7. The above construction of Section 7(2)(c) of the Act (Payment of Wages Act) might, It was suggested, lead to considerable hardship to the workers. In certain cases it might, but to restrict the application of the provision only to such employees as storekeepers, etc., might equally lead to considerable hardship to the employers. But for a provision like this, the employed persons might deal with the goods given to their care completely indifferent to their safety and preservation. With respect to the learned Judge, Subba Rao, J., we do not share with him his view of the said provision. The appeal is, therefore, allowed and the order of the Chief Judge, Court of Small Causes, Madras, and the order of the Commissioner for Workmen's Compensation, Madras, are hereby quashed.
8. This will not have the effect of finally disposing of the applications by the employed persons.
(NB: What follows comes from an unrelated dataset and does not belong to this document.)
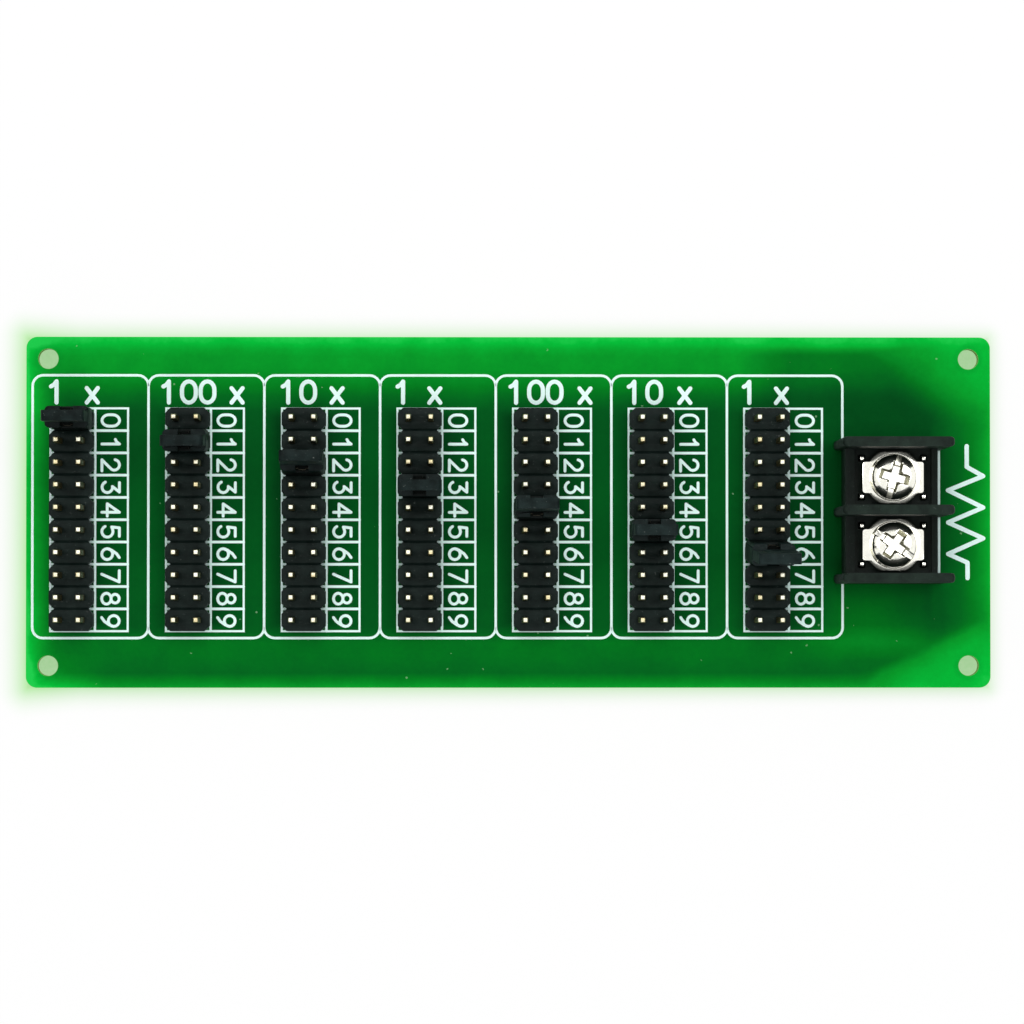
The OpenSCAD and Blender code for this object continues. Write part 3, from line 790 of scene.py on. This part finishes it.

Unless it is established that the damage or loss sustained is directly attributable to the neglect or default of the employed persons, the deductions cannot validly be made. The Commissioner for Workmen's Compensation did not go into this question in the view he took that, there has been no entrustment for custody. That question will now have to be determined. We might in this connexion also refer to Section 10 of the Act which requires inter alia that the deduction shall not be made until the employed person has been given an opportunity of showing cause against the deduction of otherwise than in accordance with such procedure as may be prescribed for the making of such deduction.
9. There will be no order as to costs in this appeal.